In May this year I gave birth to a beautiful baby girl (my first child). Somewhere in the back of my mind I guess I wondered what sort of feelings this might bring up for me but I was so blissful at being a new parent that I hardly gave it any thought. Towards the end of last year Adoption Week occured. I found myself looking up a few things on the web site set up for it and ended up finding some information on how abandonment at birth can affect a baby. When a baby is born, their transition into the world is softened by the security of hearing those voices that they have heard in the womb and being held in loving welcoming arms. When this is taken from them, the event (although not conciously remembered) is likely a fearful scary event indelibly imprinted on their psyche. It went on to describe a myriad of emotions and feelings that can be experienced by the child, much of which I related to. It then occurred to me, I had gone through this separation not once, but twice (at birth and then 6 months later when I became ill). I looked at my daughter who was 6 months old and imagined how she would feel if she was ill and in pain and we took her to the hospital and just left her there alone in a strange place with strange people. Well, that was it. I started sobbing uncontrollably, grieving for the baby that I had been who had gone through so much, finally allowing myself to recognise the effects of those events so many years ago, which, while consiously unremembered, left lasting effects (mum had told me that as a child, I followed her like a puppy, unwilling to let her out of my sight - I was obviously terrified at being left again).

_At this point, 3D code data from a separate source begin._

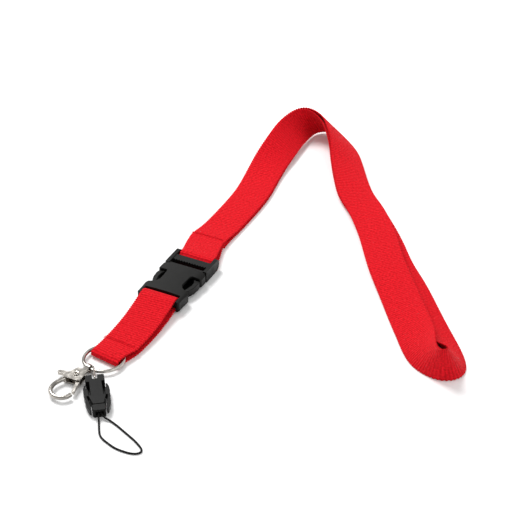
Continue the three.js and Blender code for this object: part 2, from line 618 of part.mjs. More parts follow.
/** A tubular rivet: flared head, shank through both cheeks, and a clinched end. */
function gateRivet() {
  const low = CLASP_Z - CLASP_INSIDE / 2 - CLASP_PLATE;
  const high = CLASP_Z + CLASP_INSIDE / 2 + CLASP_PLATE;
  const head = RIVET_HEAD_R;
  const points = [
    v2(0, low - 0.6), v2(head - 0.2, low - 0.6), v2(head, low - 0.3), v2(RIVET_R, low - 0.3),
    v2(RIVET_R, high + 0.3), v2(head, high + 0.3), v2(head - 0.3, high + 0.65), v2(0.75, high + 0.55),
    v2(0.6, high - 0.6), v2(0, high - 0.6),
  ];
  return new THREE.LatheGeometry(points, 20).rotateX(Math.PI / 2);
}

function clasp() {
  const group = new THREE.Group();
  group.add(nickel('swivel_eye', swivelEye()));
  group.add(nickel('swivel_rivet', swivelRivet()));
  group.add(nickel('clasp_body', claspBody()));
  group.add(nickel('clasp_gate', claspGate()));
  group.add(nickel('clasp_gate_spring', gateSpring()));
  group.add(nickel('clasp_gate_rivet', gateRivet()));
  group.position.set(CLASP_AT.x, CLASP_AT.y, 0);
  group.rotation.z = rad(CLASP_AT.turn);
  return group;
}

// ---- wire link and detachable connector ---------------------------------------------------
/** A long closed link of thin wire, standing on edge between the key ring and the connector. */
function wireLink() {
  const straight = LINK_LENGTH - LINK_SLACK;
  const corners = [...arc(0, 0, LINK_END_R, 0, 180, 6), ...arc(0, -straight, LINK_END_R, 180, 360, 6)];
  const path = new THREE.CatmullRomCurve3(corners.map(([z, y]) => v3(0, y, RING_Z + z)), true, 'centripetal');
  return rod(path, LINK_WIRE, 48, 8);
}

/** The connector's upper half: tapering shell, side notches for the prongs, and a bar for the link. */
function connectorSocket() {
  const h = CONNECTOR_HALF;
  const outline = mirrored([
    [0, 13.4], [h - 0.5, 13.4], [h, 12.8], [h, -0.6], [2.6, -8.5], [0, -8.5],
  ]);
  const cavityZ = [CONNECTOR_Z[0] + CONNECTOR_WALL, CONNECTOR_Z[1] - CONNECTOR_WALL];
  const notchZ = [CONNECTOR_Z[0] + NOTCH_FLOOR, 7];
  return carve(
    [plate(outline, CONNECTOR_Z)],
    [
      box([-1.3, 1.3], [9.8, 15], [-1, 7]),
      box([-CONNECTOR_TONGUE - FIT, CONNECTOR_TONGUE + FIT], [-9, 7.6], cavityZ),
      box([h - NOTCH_DEPTH, h + 1], NOTCH_Y, notchZ),
      box([-h - 1, -h + NOTCH_DEPTH], NOTCH_Y, notchZ),
    ],
  );
}

/** The bar across the notch in the connector's top, which the wire link hangs on. */
function connectorBar() {
  return cylinderX([-1.8, 1.8], BAR_Y, RING_Z, BAR_R, 12);
}

/** The connector's lower half: the block that holds the phone loop, and a guide tongue. */
function connectorPlug() {
  const block = mirrored([
    [0, PLUG.shoulder], [2.9, PLUG.shoulder], [3.4, -10], [3.2, PLUG.end + 0.4], [2.6, PLUG.end], [0, PLUG.end],
  ]);
  return carve(
    [
      plate(block, CONNECTOR_Z),
      box([-CONNECTOR_TONGUE, CONNECTOR_TONGUE], [PLUG.shoulder - 0.5, PLUG.tongueEnd], [1.7, 3.5]),
    ],
    [box([-1.7, 1.7], [PLUG.end - 1, PLUG.end + 3.4], [1.4, 3.6])],
  );
}

/** A springy side grip of the connector, rooted on the plug's block, with a barb in its notch. */
function connectorProng(side) {
  const inner = CONNECTOR_HALF + FIT;
  const outer = inner + 1.3;
  const barb = CONNECTOR_HALF - GRIP_BARB;
  const half = [
    [3.75, -12.9], [4.5, -12.6], [5.4, -10.4], [outer - 0.1, -6.6], [outer - 0.4, -4.4], [outer + 0.1, -2.6],
    [outer - 0.2, -0.6], [outer + 0.2, 1.4], [outer, 4.4], [outer - 0.6, 6.6], [inner, 6.9], [inner, 4.4],
    [barb, 3.0], [barb, NOTCH_Y[0] + FIT], [inner, NOTCH_Y[0] + FIT], [inner, -2.6], [4.3, -6.0], [3.75, -9.6],
  ];
  const bottom = CONNECTOR_Z[0] + NOTCH_FLOOR + FIT;
  return plate(half.map(([x, y]) => [side * x, y]), [bottom, bottom + GRIP_THICK]);
}

/** The crimped sleeve inside the plug that holds both ends of the phone loop. */
function cordCrimp() {
  return box([-1.4, 1.4], [PLUG.end + 1.6, PLUG.end + 3.1], [1.7, 3.3]);
}

function connector() {
  const group = new THREE.Group();
  const socket = geometryOf(solid(connectorSocket()).add(solid(connectorBar())));
  group.add(plastic('connector_socket', socket));
  group.add(plastic('connector_plug', connectorPlug()));
  group.add(plastic('connector_prong_left', connectorProng(-1)));
  group.add(plastic('connector_prong_right', connectorProng(1)));
  group.add(nickel('cord_crimp', cordCrimp()));
  group.position.set(CONNECTOR_AT.x, CONNECTOR_AT.y, 0);
  group.rotation.z = rad(CONNECTOR_AT.turn);
  return group;
}

function link() {
  const group = new THREE.Group();
  group.add(nickel('wire_link', wireLink()));
  group.position.set(LINK_AT.x, LINK_AT.y, 0);
  group.rotation.z = rad(LINK_AT.turn);
  return group;
}

// The phone loop: out of the plug, round on the table, and back into it.
const CORD_ROUTE = [
  [-75.35, -133.6, 2.5], [-75.15, -135.6, 2.2], [-75.0, -137.6, 1.4], [-74.8, -139.8, 0.7], [-74.5, -143, 0.56],
  [-73.9, -147.3, 0.56], [-72.6, -150.3, 0.56], [-70.1, -153.3, 0.56], [-65.9, -157.3, 0.56],
  [-60.6, -160.2, 0.56], [-56.8, -161.2, 0.56], [-54.2, -160.6, 0.56], [-53.4, -158.9, 0.56],
  [-54.4, -156.2, 0.56], [-57.4, -151.7, 0.56], [-61.8, -146.4, 0.56], [-66.2, -141.2, 0.56],
  [-69.6, -138, 0.8], [-71.8, -136.9, 1.5], [-73.4, -135.6, 2.2], [-74.1, -133.6, 2.5],
];

function phoneCord() {
  const path = new THREE.CatmullRomCurve3(CORD_ROUTE.map((p) => v3(...p)));
  return rod(path, CORD_DIAMETER, 40, 8);
}

// ---- the lanyard --------------------------------------------------------------------------
const lanyard = new THREE.Group();
lanyard.add(webbing('neck_webbing', neckWebbing()));
lanyard.add(thread('neck_bartack', bartackBar(0)));
lanyard.add(webbing('short_webbing', shortWebbing()));
lanyard.add(thread('short_stitching', seamBar(0)));
lanyard.add(buckle());
lanyard.add(nickel('key_ring', keyRing()));
lanyard.add(clasp());
lanyard.add(link());
lanyard.add(connector());
lanyard.add(rubberCord('phone_cord', phoneCord()));
lanyard.position.set(...LANYARD_AT);

export default lanyard;
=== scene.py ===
"""Looks of a neck lanyard lying on a table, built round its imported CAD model.

The straps, threads, wire and cord are surfaces worked out from the routes that the CAD model
follows. The moulded and stamped pieces are the CAD solids with their edges rounded. Sizes and
routes are in millimetres on the table; the object's frame is that table moved by LANYARD_AT.
"""

import logging
import math
from dataclasses import dataclass, field
from enum import Enum
from typing import Union

import bmesh
import bpy
import numpy as np
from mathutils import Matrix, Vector


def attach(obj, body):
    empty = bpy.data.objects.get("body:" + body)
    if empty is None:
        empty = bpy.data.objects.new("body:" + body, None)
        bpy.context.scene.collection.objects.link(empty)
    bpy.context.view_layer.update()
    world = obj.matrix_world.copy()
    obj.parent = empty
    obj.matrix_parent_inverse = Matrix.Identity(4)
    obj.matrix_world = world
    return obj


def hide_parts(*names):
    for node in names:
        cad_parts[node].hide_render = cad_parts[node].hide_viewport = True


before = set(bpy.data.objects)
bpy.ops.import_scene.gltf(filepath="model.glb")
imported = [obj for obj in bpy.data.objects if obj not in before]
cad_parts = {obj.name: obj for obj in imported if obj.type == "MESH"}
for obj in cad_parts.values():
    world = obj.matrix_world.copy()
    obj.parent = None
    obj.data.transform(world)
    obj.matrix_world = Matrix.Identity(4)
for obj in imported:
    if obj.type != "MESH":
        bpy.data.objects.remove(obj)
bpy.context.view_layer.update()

log = logging.getLogger("lanyard")

Tree = bpy.types.NodeTree
Socket = bpy.types.NodeSocket
Node = bpy.types.Node
Material = bpy.types.Material
Mesh = bpy.types.Mesh
Piece = bpy.types.Object
Operand = Union[Socket, float]
Colour = tuple[float, float, float, float]
Range = tuple[float, float]

MM = 0.001
LANYARD_AT = np.array([-2.0, 1.0, 0.0])
UP = np.array([0.0, 0.0, 1.0])
FULL_TURN = 2 * math.pi

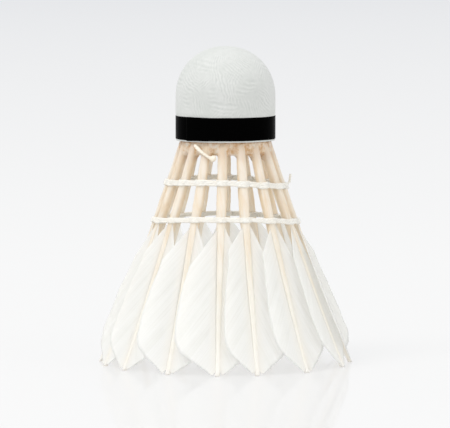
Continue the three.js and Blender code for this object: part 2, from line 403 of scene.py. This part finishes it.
def tape_look():
    """Glossy black plastic tape, faintly rippled."""
    look = Look("black_tape", Roughness=0.25, IOR=1.035)
    place = look.place()
    ripple = look.noise(look.stretch(place, 1, 1, 0.35), 0.9, 2.0)
    scuffs = look.noise(look.stretch(place, 1, 1, 3), 2.2, 4.0, 0.65)
    base = look.mix(look.span(scuffs, 0.6, 0.85), rgb(2, 2, 2), rgb(13, 13, 12))
    return look.set(Base_Color=base, Roughness=look.span(scuffs, 0.4, 0.8, 0.2, 0.42),
                    Normal=look.bump(ripple, 0.08, 0.35))


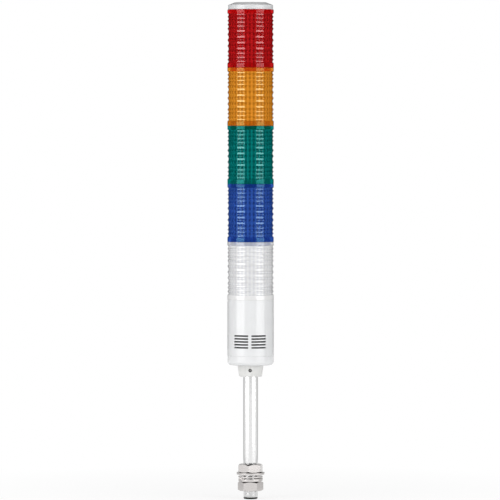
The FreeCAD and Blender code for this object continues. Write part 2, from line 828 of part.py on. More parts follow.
cap_radius = body_radius - size.cap_set_back
cap_spigot_inner = spigot_radius - size.cap_spigot_wall
post_radius = size.cap_post_outer / 2
cap = lathe("top_cap", [
    (zero, -size.joint_depth),
    (post_radius, -size.joint_depth),
    (post_radius, size.cap_ceiling),
    (cap_spigot_inner, size.cap_ceiling),
    (cap_spigot_inner, -size.spigot_length),
    (spigot_radius, -size.spigot_length),
    (spigot_radius, zero),
    (cap_radius, zero),
    (cap_radius, size.cap_side_height),
    (cap_radius - size.cap_slope_width, size.cap_height),
    (zero, size.cap_height),
], cap_base)
cap_boss = new_sketch(cap, "XY_Plane", "rod_boss", -size.cap_boss_length)
circle(cap_boss, zero, rod_place, size.cap_boss_outer / 2)
cap_boss_pad = feature(cap, "Pad", "rod_boss_pad", cap_boss,
                       size.cap_boss_length + size.cap_ceiling)
around(cap, "rod_bosses", [cap_boss_pad], RODS)
cap_hole = new_sketch(cap, "XY_Plane", "rod_socket", -size.cap_boss_length)
circle(cap_hole, zero, rod_place, size.rod_outer / 2 + size.slip_clearance)
cap_hole_cut = feature(cap, "Pocket", "rod_socket_cut", cap_hole,
                       size.cap_boss_length + size.rod_in_cap + size.slip_clearance, True)
around(cap, "rod_sockets", [cap_hole_cut], RODS)

rod_nut_top = seam + deck_under - size.circuit_board_thickness
rod_nut_base = rod_nut_top - size.rod_nut_height
rods = new_body("tie_rods", rod_nut_base - size.rod_below_nut)
rod = new_sketch(rods, "XY_Plane", "rod")
circle(rod, zero, rod_place, size.rod_outer / 2)
rod_pad = feature(rods, "Pad", "rod_pad", rod,
                  cap_base + size.rod_in_cap - rod_nut_base + size.rod_below_nut)
around(rods, "set", [rod_pad], RODS)

rod_nuts = new_body("tie_rod_nuts", rod_nut_base)
rod_nut = new_sketch(rod_nuts, "XY_Plane", "nut")
reach = size.rod_nut_flats / (2 * math.cos(math.pi / NUT_SIDES))
turns = [2 * math.pi * i / NUT_SIDES for i in range(NUT_SIDES)]
outline(rod_nut, [(reach * math.cos(turn), rod_place + reach * math.sin(turn)) for turn in turns])
circle(rod_nut, zero, rod_place, size.rod_outer / 2 + size.slip_clearance)
rod_nut_pad = feature(rod_nuts, "Pad", "nut_pad", rod_nut, size.rod_nut_height)
around(rod_nuts, "set", [rod_nut_pad], RODS)


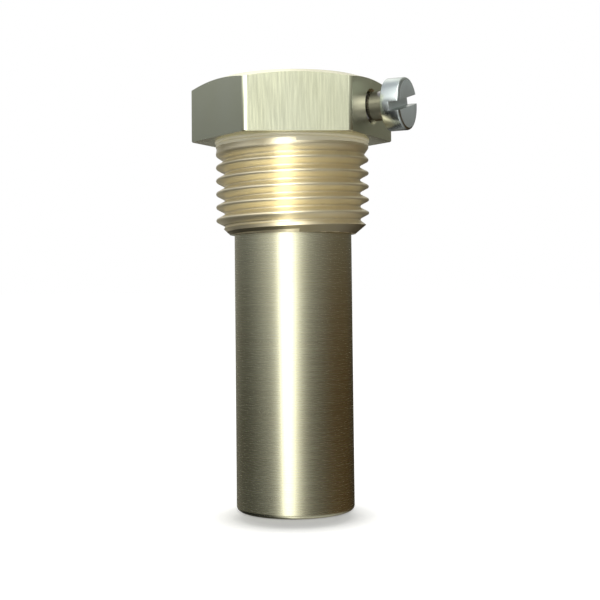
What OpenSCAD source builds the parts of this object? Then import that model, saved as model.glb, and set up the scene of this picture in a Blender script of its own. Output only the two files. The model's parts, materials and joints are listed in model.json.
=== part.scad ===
// Brass thermowell with a clamp screw for the sensor.
// Turned from hexagon bar in one piece: hexagon, collar, pipe thread and a
// closed tube, with one long blind bore for the sensor. A slotted cheese head
// screw in a cross hole through one flat of the hexagon clamps the sensor.
// The axis is Z. The origin is on the axis, in the plane of the hexagon's
// underside, which seats on the pipe fitting. The clamp screw points along X.

/* [Hexagon] */
// Width across the flats
hex_af = 24; // [22.5:0.5:32]
// Height of the hexagon
hex_h = 8.3; // [7:0.1:10]
// Rounding of the bar's six edges
hex_edge_r = 0.6; // [0.2:0.1:1]
// How far the flat ring on top lies inside the flats
top_ring_inset = 2; // [0.2:0.1:2.5]
// Slope of the top chamfer
top_chamfer_deg = 18; // [12:1:30]
// How far the underside's turned circle lies inside the bar's corners
base_corner_inset = 0.25; // [0.2:0.05:1.5]
// Slope of the chamfer round the underside
base_chamfer_deg = 30; // [15:1:40]

/* [Collar] */
// Diameter of the plain collar under the hexagon
collar_d = 21.2; // [21.1:0.1:22]
// Height of the collar
collar_h = 0.8; // [0.4:0.1:2]

/* [Pipe thread] */
// Major diameter
thread_d = 20.955; // [19:0.005:21]
// Pitch
thread_pitch = 1.814; // [1:0.001:2.2]
// Angle between the flanks
thread_angle = 55; // [50:1:65]
// Length from the hexagon's underside to the end of the threaded part
thread_len = 12.75; // [9:0.25:18]
// Length over which the groove runs out towards the collar
runout_len = 2.2; // [0.5:0.1:3]
// Width of the lead chamfer, measured across the radius
lead_chamfer = 1.9; // [1.2:0.1:2.2]
// Slope of the lead chamfer, measured from the end face
lead_chamfer_deg = 40; // [30:1:50]
// Turn of the thread about the axis
thread_turn_deg = 112; // [0:1:360]

/* [Tube] */
// Outside diameter of the tube
tube_d = 16; // [14:0.5:16.5]
// Insertion length, from the hexagon's underside to the closed tip
tube_len = 50; // [35:1:160]
// Edge break round the closed tip
tip_edge = 0.6; // [0.1:0.1:1]

/* [Sensor bore] */
// Diameter of the blind bore
bore_d = 12; // [7:0.5:13]
// Material left under the drill point
tip_wall = 2; // [1:0.25:5]
// Angle of the drill point
drill_point_deg = 118; // [90:1:140]
// Chamfer round the mouth
mouth_chamfer = 0.6; // [0.2:0.1:1.5]

/* [Clamp screw] */
// Height of the screw above the middle of the hexagon
screw_rise = -0.15; // [-0.3:0.05:0.3]
// Thread diameter
screw_d = 4; // [3:0.5:4]
// Length under the head
screw_len = 8; // [7.5:0.5:12]
// Head diameter
head_d = 7; // [5.5:0.1:7]
// Head height
head_h = 2.6; // [1.8:0.1:3.5]
// Edge break round the head's face
head_edge = 0.35; // [0.1:0.05:0.6]
// Width of the slot
slot_w = 1.2; // [0.8:0.1:1.6]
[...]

I guess the 'advice' part of all this is twofold:
- If you are adopted, be prepared for unexpected feelings which may arise when you become a parent and make sure you have a good support network. I found talking about these feelings with my partner and family really helped. You may see things about yourself through your child that you didn't anticipate.
- If you are the parent of an adopted child, actions speak louder than words. It would be worthwhile familiarising yourself with common behavioural traits exhibited by adopted children and what they might mean so you can help them work through them in non-destructive ways. I couldn't understand or verbalise my feelings, yet my actions screamed the fact that I was having difficulty dealing with being adopted and finding my sense of belonging.
PS - I now have a beautiful relationship with my family. We went through absolute hell for a few years but I now feel completely loved and secure. The years have given us insight and understanding.